In the wake of the fatal bombing of the Boston Marathon yesterday, what I cannot get past is how those acts of violence killed and maimed runners at the finish line, just at the moment when they were running at full heart. It’s quite something to qualify for the Boston Marathon. It’s an elite race, but it is open to amateurs and therein lies the brilliance of the Boston Athletic Association, whose vision preserves the race’s status while also allowing average people from around the world to participate meaningfully in an elite event. Boston is open to runners who, like me, have decided to train hard, transforming themselves and their capacities so that they might qualify for an extraordinary event. I have had people very close to me do the Boston Marathon and finish well. I have stood on Boylston, meters before the finish line, and watched hordes of these everyday racers come around the corner, after finishing “heartbreak hill,” and see it register on their faces that the end of the race was finally before them. I found this moment in the race fascinating—these amateur runners are much more interesting than the elite runners. I stood there, took pictures and watched the “everyday” athletes for at least an hour, wondering who they were and why they did this and what made them sprint to the finish after running four hours. I am, at this moment, enraged that a coordinated act of military violence (as far as we know at this writing) was directed at these people at this event, engaging, as they were, in this very difficult and inspiring activity. It’s futile anger that is a bit undirected; war is tragically impersonal and both Canada and the United States are engaged in war. But I have loved ones in Boston, it is one of my favourite cities, and my reaction is rage. Now, a day later, I fear the response to this violence will be to fundamentally change the nature of this sport event and enact quasi-military security protocols. I fear that this will change the Boston Marathon so that it’s no longer an event built around positive public appreciation of the excellence achieved by everyday distance runners from around the world. (And, if FFG will let me, I have some thoughts to share about how militarism and violence—state sponsored and otherwise—attempt to discipline bodies in space and how running culture sometimes contests these forces in society).

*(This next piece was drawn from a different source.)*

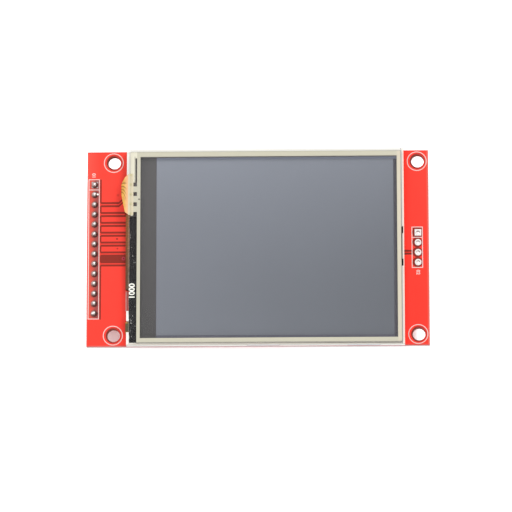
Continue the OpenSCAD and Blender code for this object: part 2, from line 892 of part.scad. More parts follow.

In the meantime, I will lace up my shoes and run. It’s about 11 AM and I’m visiting Montreal. I’m going to be running a 10K loop along the Lachine Canal. I have the time since I was feeling inspired and finished this guest post quicker than expected. And, as I finish this final paragraph, I am resolving to train for a marathon next year. If everything goes according to plan, I’ll be on sabbatical, and can certainly find the time for the extra running as I write my second book. While I don’t know that I’ll ever be fast enough to qualify for Boston, I’ve decided I’m going to go back there next year, whether I know people running in the 118th Marathon or not, and cheer on the everyday runners. You can see the finish! Sprint!